I finally got my table up. The track plan is still a little sketchy, but it is going to be a long dogbone with a cross over making one end a reversing loop. As I am going to run on overhead power that will simplify the wiring a bit, I hope. The basement is a wreck and needs lighting, but I can at least do a daily franchise run!

Table Pictures! 

I appreciate all comments, questions, and ideas, 


Ted.


----------



## vsmith (Jan 2, 2008)

What diameter curves are those, they look as tight as my nutty layout


----------



## ThinkerT (Jan 2, 2008)

Tight curves indeed to fit on four foot wide tables - 3 foot diameter? 

Looks like now you need passengers. Lots of passengers. And miniature stations for them...


----------



## Ted_Roy (Jan 2, 2008)

The end curves are Aristo 31" dia. curves. The s-curves that narrow the layout down to 2' are 4' dia. I found it interesting that the 4' curves are exactly right to line up parallel tracks with 4' switches in between. 

yes, Lot of people, and places for them to go! 

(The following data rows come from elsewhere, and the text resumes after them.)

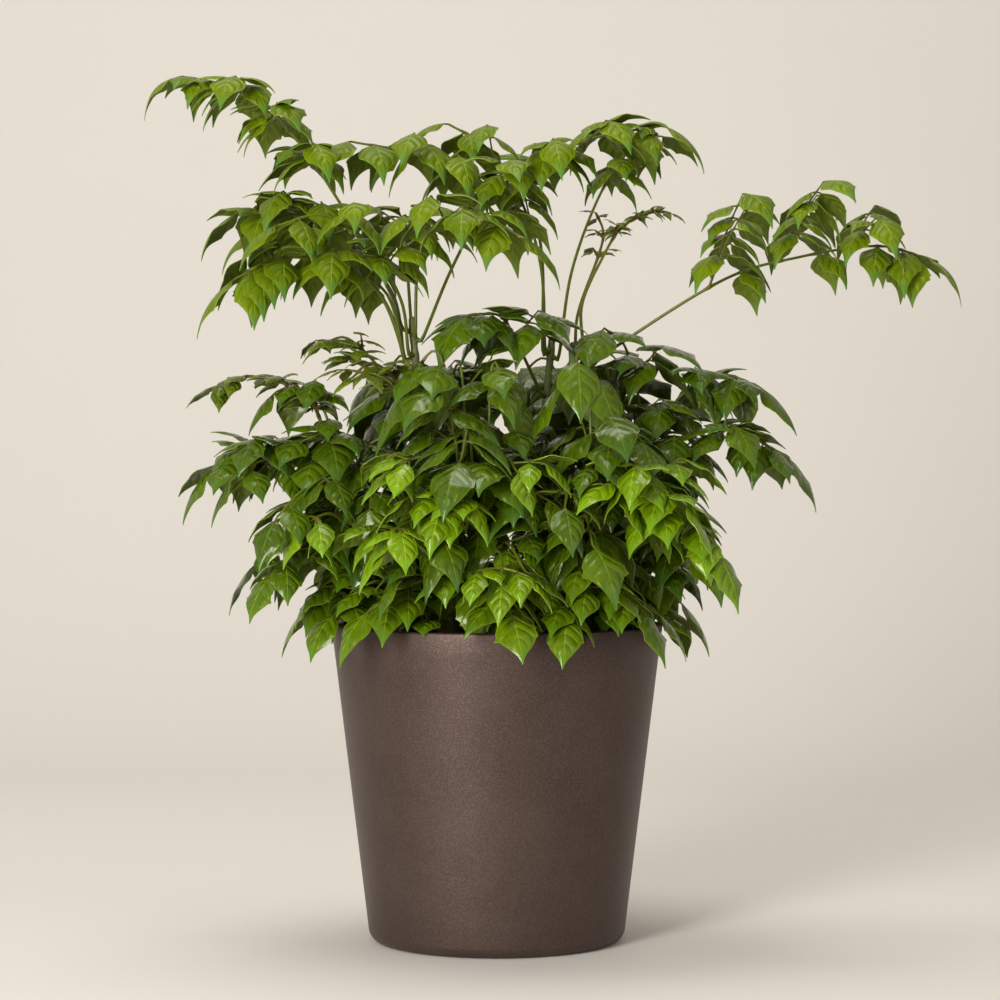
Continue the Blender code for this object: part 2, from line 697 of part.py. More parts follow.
def arc(centre_r, centre_z, radius, start, end, steps):
    """Points (r, z) on a round corner, between two angles in degrees."""
    angles = [math.radians(start + (end - start) * i / steps) for i in range(steps + 1)]
    return [(centre_r + radius * math.cos(a), centre_z + radius * math.sin(a)) for a in angles]


def turned_shape(profile, sides):
    """A profile turned about Z, from the axis below, up its outer side, to the axis above."""
    bm = bmesh.new()
    corners = [bm.verts.new((r, 0, z)) for r, z in profile]
    edges = [bm.edges.new(pair) for pair in zip(corners, corners[1:])]
    bmesh.ops.spin(bm, geom=corners + edges, axis=UP, angle=2 * math.pi, steps=sides)
    bmesh.ops.remove_doubles(bm, verts=bm.verts, dist=MM / 1000)
    bmesh.ops.recalc_face_normals(bm, faces=bm.faces)
    skin = Skin([v.co.copy() for v in bm.verts], [[v.index for v in f.verts] for f in bm.faces])
    bm.free()
    return skin


def wall_radius(height, inset=0.0):
    """The pot's outer radius at a height, less an inset."""
    return POT_FOOT_RADIUS + (POT_RIM_RADIUS - POT_FOOT_RADIUS) * height / POT_HEIGHT - inset


def pot_shape():
    foot, lip, top = POT_FOOT_ROUNDING, POT_LIP_ROUNDING, POT_HEIGHT
    taper = math.degrees(math.atan2(POT_RIM_RADIUS - POT_FOOT_RADIUS, POT_HEIGHT))
    profile = [(0, 0)]
    profile += arc(wall_radius(foot) - foot, foot, foot, -90, -taper, ROUNDING_STEPS)
    profile += arc(POT_RIM_RADIUS - lip, top - lip, lip, 0, 90, 1)
    profile += arc(wall_radius(top, POT_WALL) + lip, top - lip, lip, 90, 180, 1)
    profile += arc(wall_radius(POT_FLOOR + foot, POT_WALL) - foot, POT_FLOOR + foot, foot, 0, -90, 1)
    profile += [(0, POT_FLOOR)]
    return turned_shape(profile, POT_SIDES)


def soil_lump(x, y):
    """A low uneven mound, as watered compost settles."""
    waves = math.sin(x * 95 + 1.3) * math.cos(y * 120) + 0.6 * math.sin(x * 210 - y * 170)
    return SOIL_LUMP * (0.5 + 0.3 * waves)


def soil_shape():
    foot, wall = POT_FOOT_ROUNDING, POT_WALL + 2 * GAP
    edge = wall_radius(SOIL_TOP, wall)
    low = POT_FLOOR + GAP
    profile = [(0, low), (wall_radius(low, wall + foot), low)]
    profile += [(wall_radius(low + foot, wall + GAP), low + foot), (edge, SOIL_TOP)]
    profile += [(edge * ring / SOIL_RINGS, SOIL_TOP) for ring in range(SOIL_RINGS - 1, -1, -1)]
    skin = turned_shape(profile, SOIL_SIDES)
    for p in skin.points:
        if p.z > SOIL_TOP - MM / 10 and p.xy.length < edge * 0.99:
            p.z += soil_lump(p.x, p.y)
    return skin


def rod(rings):
    """A closed rod through rings of points, each counterclockwise seen from the rod's end."""
    sides = len(rings[0])
    skin = Skin([p for ring in rings for p in ring])
    for low in range(0, sides * (len(rings) - 1), sides):
        for side in range(sides):
            after = (side + 1) % sides
            skin.faces.append([low + side, low + after, low + after + sides, low + side + sides])
    skin.faces.append(list(range(sides))[::-1])
    skin.faces.append([len(skin.points) - sides + side for side in range(sides)])
    return skin


def circle(centre, radius, sides):
    """A level ring of points."""
    angles = [2 * math.pi * i / sides for i in range(sides)]
    return [centre + Vector((math.cos(a), math.sin(a), 0)) * radius for a in angles]


def stem_shape(path):
    return rod([circle(p, stem_radius(path, p.z), STEM_SIDES) for p in path.points])


def hole_shape(path):
    """The room of a stem's foot, which leans as the stem does, up to well above the soil."""
    foot = path.points[0] - UP * GAP
    top = foot + path.at_height(SOIL_TOP)[1] * 2 * STEM_DEPTH
    return rod([circle(end, STEM_FOOT_RADIUS + HOLE_ROOM, HOLE_SIDES) for end in (foot, top)])


def cut_holes(soil, stems):
    """A plain round hole in the soil for the foot of every stem."""
    cutters = bpy.data.collections.new("stem_holes")
    bpy.context.scene.collection.children.link(cutters)
    for name, path in stems.items():
        cutter = new_object(f"hole_{name}", hole_shape(path), soil.data.materials[0])
        bpy.context.scene.collection.objects.unlink(cutter)
        cutters.objects.link(cutter)
        cutter.hide_render = True
        cutter.display_type = "WIRE"
    cut = soil.modifiers.new("stem_holes", "BOOLEAN")
    cut.operation = "DIFFERENCE"
    cut.operand_type = "COLLECTION"
    cut.collection = cutters


def clear_scene():
    for obj in list(bpy.data.objects):
        bpy.data.objects.remove(obj)


def main():
    clear_scene()
    greens = {name: new_material(name, colour, 0.35) for name, colour in COLOURS.items()}
    stems = stem_paths()
    pot, soil = pot_shape(), soil_shape()
    stem_skins = {name: stem_shape(path) for name, path in stems.items()}
    new_object("pot", pot, new_material("pot_glaze", COLOUR_OF_POT, 0.4), smooth_under=30)
    cut_holes(new_object("soil", soil, new_material("compost", COLOUR_OF_COMPOST, 0.95)), stems)
    bark = new_material("stem", COLOUR_OF_BARK, 0.5)
    for name, skin in stem_skins.items():
        new_object(f"stem_{name}", skin, bark, smooth_under=70)
    for name, (kind, axis) in plan(pot, soil, stem_skins).items():
        skin = Skin()
        ring = skin.section(axis, 0)
        skin.face(*reversed(ring))
        skin.grow(ring, axis)
        new_object(f"frond_{name}", skin, greens[kind])


main()
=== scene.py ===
"""Looks of a potted china doll plant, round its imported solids. Metres, +Z up.

The plant grows here by the same rules and seeded draws as its solids, so every fine frond
lies where its solid does. More fronds then fill the bush and the crown between them.
"""

import itertools
import math
import random
from dataclasses import dataclass, replace

import bmesh
import bpy
import numpy as np
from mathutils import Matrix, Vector, noise
from mathutils.bvhtree import BVHTree


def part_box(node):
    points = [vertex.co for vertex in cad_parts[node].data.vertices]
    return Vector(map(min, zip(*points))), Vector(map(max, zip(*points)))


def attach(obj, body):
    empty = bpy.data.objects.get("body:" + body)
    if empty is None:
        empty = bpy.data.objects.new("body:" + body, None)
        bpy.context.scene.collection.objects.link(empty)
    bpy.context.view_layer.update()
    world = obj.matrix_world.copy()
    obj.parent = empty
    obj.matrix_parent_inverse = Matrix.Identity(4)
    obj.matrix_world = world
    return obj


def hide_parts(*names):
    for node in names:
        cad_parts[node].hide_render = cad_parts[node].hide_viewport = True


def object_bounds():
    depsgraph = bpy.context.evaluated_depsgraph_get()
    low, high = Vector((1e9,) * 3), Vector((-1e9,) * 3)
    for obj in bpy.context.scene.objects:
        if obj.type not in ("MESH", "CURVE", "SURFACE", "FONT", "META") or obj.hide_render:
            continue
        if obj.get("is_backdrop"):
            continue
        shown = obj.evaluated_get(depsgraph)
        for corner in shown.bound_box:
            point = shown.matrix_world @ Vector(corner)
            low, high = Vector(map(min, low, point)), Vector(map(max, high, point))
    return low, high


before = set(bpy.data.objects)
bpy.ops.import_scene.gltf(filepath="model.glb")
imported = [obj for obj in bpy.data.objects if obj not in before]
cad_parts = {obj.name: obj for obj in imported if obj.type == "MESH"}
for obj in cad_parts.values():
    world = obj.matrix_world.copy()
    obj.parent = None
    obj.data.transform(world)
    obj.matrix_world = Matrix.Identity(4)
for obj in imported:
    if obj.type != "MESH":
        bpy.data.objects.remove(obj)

CAD_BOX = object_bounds()
BODY = "root"

MM = 0.001
UP = Vector((0, 0, 1))
GAP = 0.3 * MM

# The pot, the soil and the stalks, as in the solids.
POT_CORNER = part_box("pot")[1]
POT_HEIGHT = POT_CORNER.z
POT_RIM_RADIUS = POT_CORNER.x
POT_FOOT_RADIUS = 69 * MM
POT_FOOT_ROUNDING = 7 * MM
POT_LIP_ROUNDING = 1.2 * MM
POT_WALL = 4.5 * MM
POT_FLOOR = 6 * MM
SOIL_TOP = 160 * MM
SOIL_LUMP = 2.2 * MM
STEM_DEPTH = 20 * MM
STEM_FOOT_RADIUS = 3.2 * MM
STEM_TOP_RADIUS = 2.0 * MM
STEM_STEPS = 2
STEM_END = 3 * MM
PETIOLE_RADIUS = 1.15 * MM
RACHIS_RADIUS = 0.75 * MM
STALK_RADIUS = 0.6 * MM
KNEE = 4 * MM
KNEE_RISE = math.radians(32)
ROOT_LENGTH = 1.7 * MM
LONG_STRETCH = 34 * MM
CORNER_WIDTH, CORNER_HEIGHT = math.sin(math.pi / 3), math.cos(math.pi / 3)

# A solid leaflet's outline, by the share of its length from root to tip, and its corners.
STALK_SHARE = 0.08
OVATE_SKEW = 0.7
OVATE_FULLNESS = 0.8
DRIP_START = 0.45
DRIP_LENGTH = 0.4
DRIP_NARROWING = 0.75
TOOTH_START = 0.26
TOOTH_PERIOD = 0.25
TOOTH_DEPTH = 0.26
TOOTH_MIDDLE = 0.4
BLADE_THICKNESS = 1.4 * MM
WIDTH_SHARE = 0.62
ARCH = 0.26

TINY_LEAF = 12 * MM
SMALL_LEAF = 20 * MM
TINY_BLADE = (0.5,), (0.45,)
SMALL_BLADE = (0.32, 0.7), (0.45,)
PLAIN_EDGE = (0.24, 0.5, 0.78)
TOOTHED_EDGE = (0.22, 0.5, 0.54, 0.76)
PLAIN_RIB = (0.42,)
BENT_RIB = (0.34, 0.7)
STRONG_BEND = math.radians(70)
STEEPEST = math.radians(85)

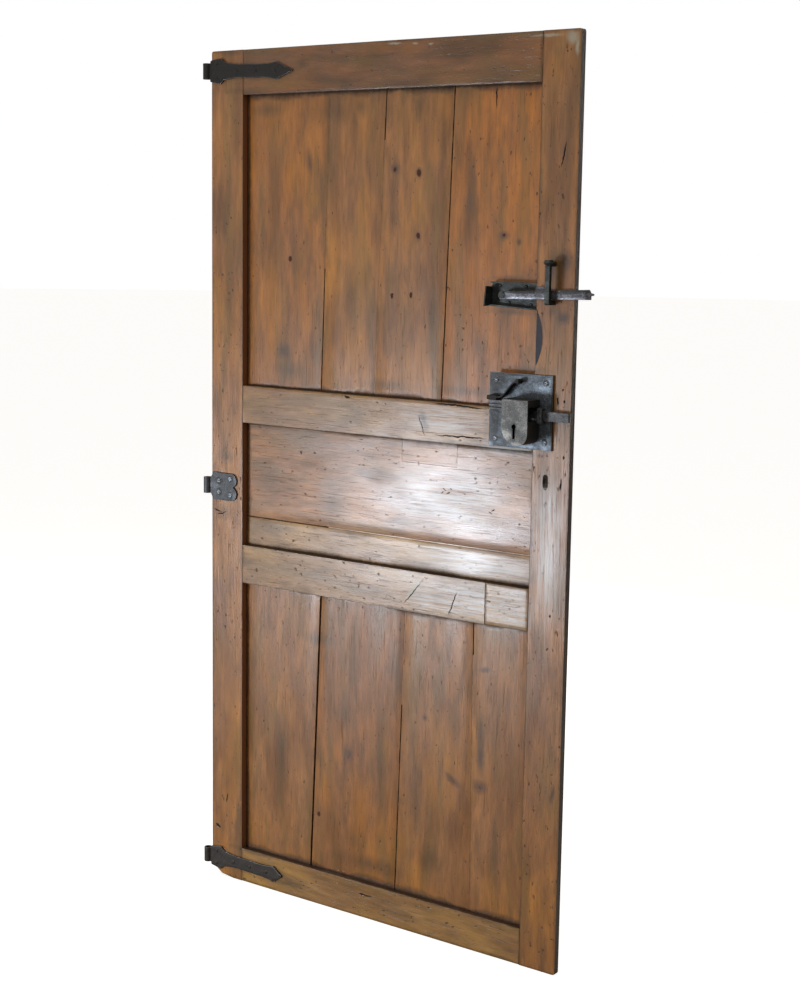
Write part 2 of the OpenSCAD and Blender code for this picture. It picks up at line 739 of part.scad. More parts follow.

I also just added a table schematic with my proposed track plan. 


Ted.


----------



## Les (Feb 11, 2008)

That's a really nice-looking setup. I hope you'll keep us posted as the overhead wire goes up.

Les


----------



## vsmith (Jan 2, 2008)

Ain't that uber small diameter track really neat? you need to try messing with the 21" diameter circle next.


----------



## Ted_Roy (Jan 2, 2008)

As long as it will run my 40' interurban cars! The 21" scares me LOL!


----------